L’Istituto Nazionale di Urbanistica ribadisce la forte preoccupazione per l’eventuale approvazione della cosiddetta Legge stadi, in discussione in Commissione Istruzione in Senato, e rinnova le perplessità sul metodo di discussione e sui contenuti del provvedimento. È sbagliato il metodo e sono sbaglaiti i contenuti per la definizione del quadro legislativo di riferimento per strutture centrali per l’economia e il paesaggio delle città italiane.
Il metodo: è sbagliata la scelta di assegnare il provvedimento al voto esclusivo della commissione, come già alla Camera, senza il passaggio in Aula. Una materia così delicata come quella che concerne il quadro legislativo di riferimento per la realizzazione di strutture tanto centrali per l’economia e il paesaggio delle nostre città, quali appunto gli stadi, merita di essere discussa dall’intera Aula. A questo proposito l’Inu auspica che vengano accolte le richieste che cominciano a sollevarsi per un immediato “spostamento” della discussione dalla Commissione all’Aula.
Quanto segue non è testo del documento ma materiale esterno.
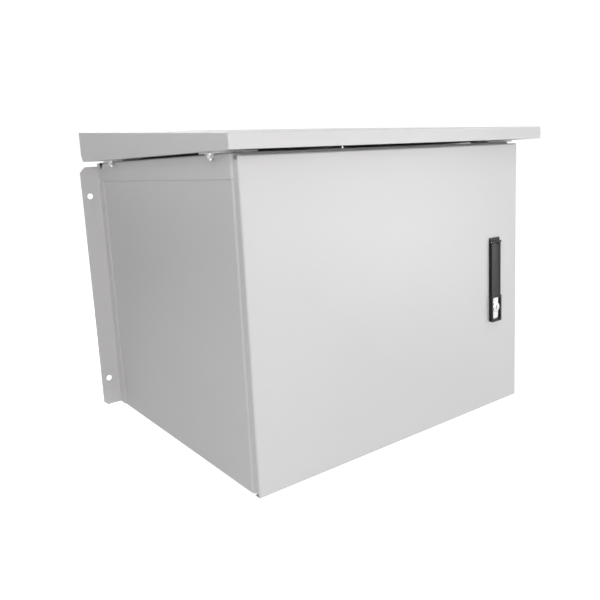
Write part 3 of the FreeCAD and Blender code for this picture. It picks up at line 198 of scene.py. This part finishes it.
def foam(name, color):
    """Closed-cell foam: a fine skin with small pits, its colour darker in the pits as painted shade."""
    g = Graph(name, color, 0.85)
    pore_pits_and_shade = g.remap(g.cells(0.0012), 0.0, 1.0, 0.1, 0.45)
    # painted shade: the colour darkens in the pits, where the bump is lowest
    g.set("Base Color", g.mixed(pore_pits_and_shade, shade(color, 0.4), shade(color, 1.5)))
    g.bump(pore_pits_and_shade, 0.25 * MM, 0.6)
    g.bump(g.noise(0.004, 3.0), 0.3 * MM, 0.5)
    return g.material


def felt(name, color):
    """Non-woven filter mat: crossed fibres, with painted shade between the fibres of one direction."""
    g = Graph(name, color, 0.95)
    one_way = g.noise(0.0016, 5.0, 0.7, g.stretched((0.12, 1.0, 1.0)), 1.2)
    other_way = g.noise(0.0016, 5.0, 0.7, g.stretched((1.0, 0.12, 1.0)), 1.2)
    # painted shade: darker where the one-way fibre bump is low, between the fibres
    g.set("Base Color", g.mixed(g.remap(one_way, 0.0, 1.0), shade(color, 0.78), color))
    g.set("Sheen Weight", 0.3)
    g.bump(one_way, 0.6 * MM, 0.7)
    g.bump(other_way, 0.6 * MM, 0.7)
    return g.material


def rubber(name, color):
    g = Graph(name, color, 0.62)
    g.set("Roughness", g.remap(g.noise(0.004, 3.0), 0.52, 0.72))
    g.set("Base Color", g.mixed(g.noise(0.008, 3.0), shade(color, 0.7), shade(color, 1.4)))
    g.bump(g.noise(0.0009, 3.0), 0.03 * MM, 0.4)
    return g.material


def brass(name, color):
    g = Graph(name, color, 0.28, metallic=1.0)
    g.set("Base Color", g.mixed(g.noise(0.012, 4.0), shade(color, 0.82), shade(color, 1.05)))
    g.set("Roughness", g.remap(g.noise(0.005, 4.0), 0.2, 0.38))
    g.bump(g.noise(0.0005, 2.0, 0.5, g.stretched((0.05, 1.0, 1.0))), 0.01 * MM, 0.5)
    return g.material


def chrome(name, color):
    g = Graph(name, color, 0.12, metallic=1.0)
    g.set("Roughness", g.remap(g.noise(0.004, 4.0), 0.07, 0.18, 0.35, 0.7))
    g.set("Base Color", g.mixed(g.noise(0.01, 3.0), shade(color, 0.93), shade(color, 1.05)))
    g.bump(g.noise(0.003, 2.0), 0.01 * MM, 0.3)
    return g.material


PAINT = (0.608, 0.598, 0.602)
BLACK = (0.011, 0.011, 0.012)

MATERIALS = {
    "cabinet_paint": powder_coat("cabinet_paint", PAINT, 0.36, 1.1 * MM),
    "zinc_plate": zinc_plate("zinc_plate", (0.66, 0.67, 0.68)),
    "filter_felt": felt("filter_felt", (0.80, 0.80, 0.77)),
    "gasket_foam": foam("gasket_foam", (0.030, 0.030, 0.032)),
    "gland_nylon": moulded("gland_nylon", (0.030, 0.030, 0.033), 0.5, 0.5 * MM, 0.03 * MM),
    "seal_rubber": rubber("seal_rubber", (0.022, 0.022, 0.022)),
    "earth_brass": brass("earth_brass", (0.72, 0.50, 0.20)),
    "bush_nylon": moulded("bush_nylon", (0.76, 0.76, 0.70), 0.4, 0.6 * MM, 0.02 * MM),
    "lock_black": powder_coat("lock_black", BLACK, 0.38, 0.5 * MM, specular=0.3),
    "lock_steel": powder_coat("lock_steel", BLACK, 0.42, 0.5 * MM, specular=0.3),
    "lock_chrome": chrome("lock_chrome", (0.78, 0.79, 0.80)),
}


def dress_cad_nodes():
    """Gives every CAD node its slot's material."""
    for row in frame["record"]["subparts"]:
        piece = frame["nodes"][row["node"]]
        piece.data.materials.clear()
        piece.data.materials.append(MATERIALS[row["material_slot"]])


dress_cad_nodes()


# --- Button spring --------------------------------------------------------------------------------

def spring_that_compresses():
    """Takes over from the CAD spring with a copy of its mesh, carried by the door; the CAD spring is
    hidden.
    """
    rigid = frame["nodes"]["button_spring"]
    spring = bpy.data.objects.new("button_spring_coils", rigid.data.copy())
    bpy.context.scene.collection.objects.link(spring)
    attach(spring, "door")
    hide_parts("button_spring")
    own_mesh(spring)


spring_that_compresses()


# --- Light, floor and camera ----------------------------------------------------------------------

FLOOR_DROP = 0.35            # the box hangs on a wall, clear of the floor
FLOOR_REACH = 30.0
FLOOR_GLOW_NEAR = 0.35       # the floor glows a little, more with distance, and ends in the white backdrop
FLOOR_GLOW_FAR = 1.05
FLOOR_GLOW_START = 0.5       # distance from the middle where the glow starts to grow
FLOOR_GLOW_END = 2.2
FLOOR_DARK = (0.92, 0.92, 0.92)
FLOOR_LIGHT = (0.94, 0.94, 0.94)


def studio_floor():
    """A pale floor, clear from below so that the underside can be seen."""
    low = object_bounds()[0].z - FLOOR_DROP
    mesh = bpy.data.meshes.new("floor")
    corners = [(-FLOOR_REACH, -FLOOR_REACH, low), (FLOOR_REACH, -FLOOR_REACH, low),
               (FLOOR_REACH, FLOOR_REACH, low), (-FLOOR_REACH, FLOOR_REACH, low)]
    mesh.from_pydata(corners, [], [(0, 1, 2, 3)])
    floor = bpy.data.objects.new("floor", mesh)
    bpy.context.scene.collection.objects.link(floor)
    g = Graph("floor", FLOOR_LIGHT, 0.9)
    g.set("Base Color", g.mixed(g.noise(0.5, 3.0), FLOOR_DARK, FLOOR_LIGHT))
    distance = g.add("ShaderNodeVectorMath", operation="LENGTH")
    g.link(g.place, distance.inputs[0])
    g.set("Emission Color", WHITE)
    glow = g.add("ShaderNodeMath", operation="MULTIPLY")
    growing = g.remap(distance.outputs["Value"], FLOOR_GLOW_NEAR, FLOOR_GLOW_FAR,
                      FLOOR_GLOW_START, FLOOR_GLOW_END)
    g.link(growing, glow.inputs[0])
    g.link(g.add("ShaderNodeLightPath").outputs["Is Camera Ray"], glow.inputs[1])
    g.set("Emission Strength", glow.outputs["Value"])
    one_sided = g.add("ShaderNodeMixShader")
    g.link(g.add("ShaderNodeNewGeometry").outputs["Backfacing"], one_sided.inputs["Fac"])
    g.link(g.shader.outputs["BSDF"], one_sided.inputs[1])
    g.link(g.add("ShaderNodeBsdfTransparent").outputs["BSDF"], one_sided.inputs[2])
    g.link(one_sided.outputs["Shader"], g.tree.nodes["Material Output"].inputs["Surface"])
    mesh.materials.append(g.material)


def studio_world(ambient, backdrop):
    """White backdrop, seen directly and in reflections, with a dimmer ambient light from the same sky."""
    world = bpy.data.worlds.new("studio")
    bpy.context.scene.world = world
    world.use_nodes = True
    tree = world.node_tree
    light = tree.nodes["Background"]
    light.inputs["Color"].default_value = WHITE
    light.inputs["Strength"].default_value = ambient
    seen = tree.nodes.new("ShaderNodeBackground")
    seen.inputs["Color"].default_value = WHITE
    seen.inputs["Strength"].default_value = backdrop
    path = tree.nodes.new("ShaderNodeLightPath")
    mirrored = tree.nodes.new("ShaderNodeMath")
    mirrored.operation = "MAXIMUM"
    tree.links.new(path.outputs["Is Camera Ray"], mirrored.inputs[0])
    tree.links.new(path.outputs["Is Glossy Ray"], mirrored.inputs[1])
    mix = tree.nodes.new("ShaderNodeMixShader")
    tree.links.new(mirrored.outputs["Value"], mix.inputs["Fac"])
    tree.links.new(light.outputs["Background"], mix.inputs[1])
    tree.links.new(seen.outputs["Background"], mix.inputs[2])
    tree.links.new(mix.outputs["Shader"], tree.nodes["World Output"].inputs["Surface"])


def area_light(name, place, aim, width, height, power):
    light = bpy.data.lights.new(name, "AREA")
    light.shape = "RECTANGLE"
    light.size = width
    light.size_y = height
    light.energy = power
    lamp = bpy.data.objects.new(name, light)
    bpy.context.scene.collection.objects.link(lamp)
    lamp.location = place
    lamp.rotation_mode = "QUATERNION"
    lamp.rotation_quaternion = (Vector(aim) - Vector(place)).to_track_quat("-Z", "Y")
    return lamp


CAMERA_PLACE = Vector((-0.7429, -1.2622, 0.2337))
CAMERA_AZIMUTH = math.radians(36.106)
CAMERA_ELEVATION = math.radians(9.658)
CAMERA_ROLL = math.radians(-2.916)
CAMERA_LENS = 38.680         # millimetres, on a sensor 36 mm wide
CAMERA_SHIFT = (0.0002, -0.0497)


def add_camera():
    ahead = Vector((math.sin(CAMERA_AZIMUTH) * math.cos(CAMERA_ELEVATION),
                    math.cos(CAMERA_AZIMUTH) * math.cos(CAMERA_ELEVATION), -math.sin(CAMERA_ELEVATION)))
    level_right = ahead.cross(Vector((0, 0, 1))).normalized()
    level_up = level_right.cross(ahead)
    right = level_right * math.cos(CAMERA_ROLL) + level_up * math.sin(CAMERA_ROLL)
    up = right.cross(ahead)
    data = bpy.data.cameras.new("camera")
    data.sensor_width = 36.0
    data.lens = CAMERA_LENS
    data.shift_x, data.shift_y = CAMERA_SHIFT
    data.clip_start = 0.01
    data.clip_end = 100.0
    camera = bpy.data.objects.new("camera", data)
    bpy.context.scene.collection.objects.link(camera)
    camera.matrix_world = Matrix((
        (right.x, up.x, -ahead.x, CAMERA_PLACE.x),
        (right.y, up.y, -ahead.y, CAMERA_PLACE.y),
        (right.z, up.z, -ahead.z, CAMERA_PLACE.z),
        (0, 0, 0, 1),
    ))
    bpy.context.scene.camera = camera


LAMP_AIM = Vector((0.0, -0.5, 0.0))
# name: azimuth from the front toward the right, elevation, distance, size in metres, watts
LAMPS = {
    "left_light": (-46.0, 17.0, 1.9, 1.0, 16.0),
    "front_light": (10.0, 10.0, 3.2, 1.6, 8.0),
    "low_right_light": (42.0, -3.0, 3.2, 1.2, 25.0),
    "right_light": (60.0, 40.0, 3.2, 1.6, 26.0),
    "rear_light": (180.0, 30.0, 3.2, 2.0, 34.0),
    "top_light": (0.0, 85.0, 3.2, 2.0, 20.0),
}


def studio_lamps():
    for name, (azimuth, elevation, distance, size, watts) in LAMPS.items():
        az, el = math.radians(azimuth), math.radians(elevation)
        away = Vector((math.sin(az) * math.cos(el), -math.cos(az) * math.cos(el), math.sin(el)))
        area_light(name, LAMP_AIM + away * distance, LAMP_AIM, size, size, watts)


AMBIENT = 0.22
BACKDROP = 1.05              # just past white

studio_floor()
studio_world(AMBIENT, BACKDROP)
studio_lamps()
add_camera()

scene = bpy.context.scene
scene.view_settings.view_transform = "Standard"
scene.view_settings.look = "None"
Ma sono soprattutto i contenuti a preoccupare. Il provvedimento, così come è stato approvato dalla Camera, appare in più passaggi eccessivamente disinvolto nel venire incontro alle esigenze delle società sportive e dei costruttori, tanto da segnare, se approvato in via definitiva, un netto passo indietro sui versanti della cultura della pianificazione, della tutela del paesaggio e del contenimento del consumo di suolo.
Passo indietro che appare persino paradossale a pochi giorni dalla presentazione, da parte del governo, di un innovativo anche se perfettibile provvedimento di tutela del suolo agricolo (leggi anche Ddl difesa del suolo, dall’Inu il bastone e la carota per il Governo). Per rimanere agli aspetti più macroscopici, la legge stadi consente la costruzione intorno agli stadi di zone residenziali e di servizi terziari (uffici e alberghi) velocizzando al massimo le necessarie varianti, il tutto dietro il paravento di strutture sportive dotate anche di poche migliaia di posti a sedere; inoltre non incentiva la demolizione e la ricostruzione degli stadi già esistenti e prevede appena dieci anni di vincolo di destinazione d’uso ad attività sportive per le nuove strutture.
Per questi motivi l’Inu sollecita, in materia, una nuova e più approfondita riflessione.